Grenzen van de technologie
AI-systemen zijn in de praktijk niet foutloos. Het is mogelijk dat algoritmes verkeerde aannames doen of fouten maken bij de interpretatie van data. Daarom is het van belang dat de resultaten van AI altijd door menselijke inspecteurs worden gecontroleerd. Het proefproject is bedoeld om inzicht te krijgen in de mate waarin AI betrouwbaar is en hoe vaak er sprake is van foutieve signaleringen.
Een andere beperking is dat AI afhankelijk is van de kwaliteit van de ingevoerde data. Wanneer de onderliggende gegevens fouten bevatten, kan dit leiden tot verkeerde conclusies. Dit geldt zowel voor administratieve data van belastingplichtigen als voor externe gegevens die in de analyse worden betrokken. De fiscus zal tijdens het proefproject moeten nagaan in hoeverre de data geschikt is voor gebruik in AI-systemen.
Ten slotte zijn er technische uitdagingen bij de integratie van AI in bestaande werkprocessen. De fiscale administratie werkt al met omvangrijke IT-systemen, en de invoering van nieuwe technologie moet zorgvuldig gebeuren om compatibiliteitsproblemen te voorkomen. Ook dit aspect wordt tijdens de testfase onderzocht. Het doel is om praktische lessen te trekken voordat een bredere uitrol plaatsvindt.
Europese en internationale context
België staat niet alleen in de inzet van AI binnen de fiscale sector. Verschillende Europese landen experimenteren al met algoritmes voor risicoselectie en datamining.
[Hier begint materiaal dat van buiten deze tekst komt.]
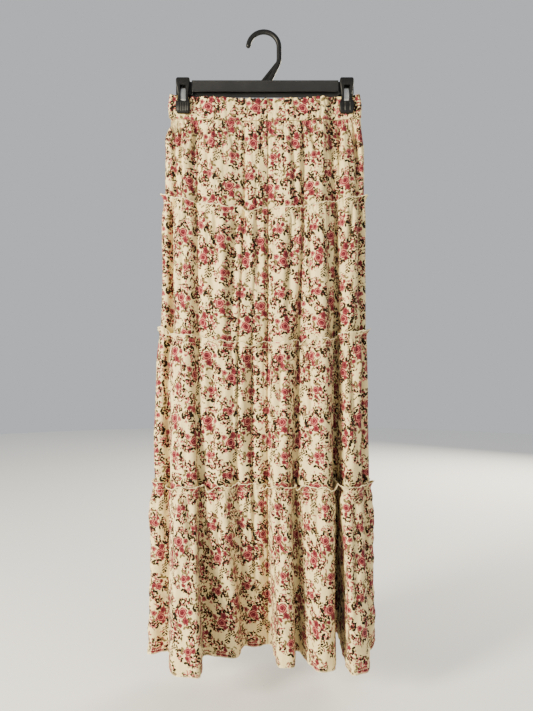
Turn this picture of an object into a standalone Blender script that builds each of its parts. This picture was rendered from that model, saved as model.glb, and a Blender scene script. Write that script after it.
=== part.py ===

In Nederland worden algoritmes gebruikt bij de Belastingdienst om dossiers te selecteren voor nadere controle, al heeft dit in het verleden geleid tot discussies over transparantie en mogelijke discriminatie. Ook in landen als Frankrijk en Zweden wordt gewerkt aan digitale oplossingen om de efficiëntie van belastingcontroles te vergroten.
De Europese Commissie ondersteunt de inzet van digitale technologie in de publieke sector, mits dit gebeurt binnen de grenzen van de geldende wetgeving. De AI Act biedt daarvoor een uniform kader. Dit kader is bedoeld om ervoor te zorgen dat AI-toepassingen veilig en transparant zijn en dat fundamentele rechten worden beschermd. Het Belgische proefproject moet dus worden gezien in de bredere context van Europese harmonisatie.
Daarnaast zijn er internationale organisaties, zoals de OESO, die de toepassing van AI in belastingheffing en -controle volgen. Zij benadrukken dat AI kan bijdragen aan betere handhaving, maar ook dat de technologie zorgvuldig moet worden ingebed in bestaande juridische en administratieve structuren. Het Belgische initiatief sluit aan bij deze internationale ontwikkelingen en zal naar verwachting deel uitmaken van de bredere discussie over AI in de fiscaliteit.